The innovation engine for new materials

Physical-chemical aspects of the adsorption of charged Conditioning Polymers on hair Surfaces

Seminar Group: 


Dr. Gustavo Luengo


L’Oreal Research and Innovation,
Aulnay sous Bois, France


Monday, July 1, 2013 - 2:00pm


MRL Room 2053


Prof. Glenn Fredrickson

Keratin biological substrates like hair are examples of natural hydrophobic surfaces. In both the membranes of the living cells that were at the origin of these evolved organs developed and structured forming an hydrophobic barrier against the more hydrophilic protein material. The hydrophobic interaction is sustainably prone to disappear after weathering or other hair and skin aggressions. Cosmetic ingredients try to restore these interaction proposing innovative solutions for hair and skin protection and repair.

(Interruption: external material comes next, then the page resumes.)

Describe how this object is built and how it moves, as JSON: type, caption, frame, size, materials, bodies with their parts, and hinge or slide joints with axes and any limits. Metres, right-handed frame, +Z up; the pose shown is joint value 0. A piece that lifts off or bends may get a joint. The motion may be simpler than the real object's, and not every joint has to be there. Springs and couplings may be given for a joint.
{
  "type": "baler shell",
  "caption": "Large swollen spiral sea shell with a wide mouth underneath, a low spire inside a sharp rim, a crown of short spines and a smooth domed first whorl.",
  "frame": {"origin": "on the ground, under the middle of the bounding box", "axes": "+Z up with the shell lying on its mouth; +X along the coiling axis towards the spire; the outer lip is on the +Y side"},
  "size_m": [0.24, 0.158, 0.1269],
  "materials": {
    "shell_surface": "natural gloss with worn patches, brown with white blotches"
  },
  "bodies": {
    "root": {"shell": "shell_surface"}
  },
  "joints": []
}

We will present an updated review of our research on the understanding of the physical parameters affecting the adsorption of charged polymers on this kind of surfaces. By combining different surface science techniques (i.e. Quartz Crystal Mycrobalance or Atomic Force Microscopy) we can advance towards the identification of the properties of the substrates and to understand the way a specific cosmetic treatment (new active or material) alter them.

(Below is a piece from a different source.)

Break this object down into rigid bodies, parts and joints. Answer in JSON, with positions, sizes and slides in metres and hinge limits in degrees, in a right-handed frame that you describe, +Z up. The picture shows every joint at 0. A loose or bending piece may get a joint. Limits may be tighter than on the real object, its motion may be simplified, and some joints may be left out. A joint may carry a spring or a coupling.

A particular challenging situation is the adsorption of zwitterionic polymers. Using Surface Plasmon Resonance (SPR) technique, we will present results of the adsorption of a functionalized natural polymer, in the presence or not of surfactants on a model surface for bleached hair. The polymer adsorbs 35-45% less in a neutral ionic state (PZ) than in a cationic state (PC). This slightest adsorption of the neutral polymer is at the origin of the higher fiction of hair and therefore a lack of smoothness and disentangling capacity. The deposition of the neutral polymer PZ in aqueous solution with 2 types of surfactants (simplex formula of a shampoo) is around 60-65% lower than the PC in presence of surfactants. By using two model surfaces, we concluded that the electrostatic interactions between the surface and the deposition are not only the possible interactions playing in this case.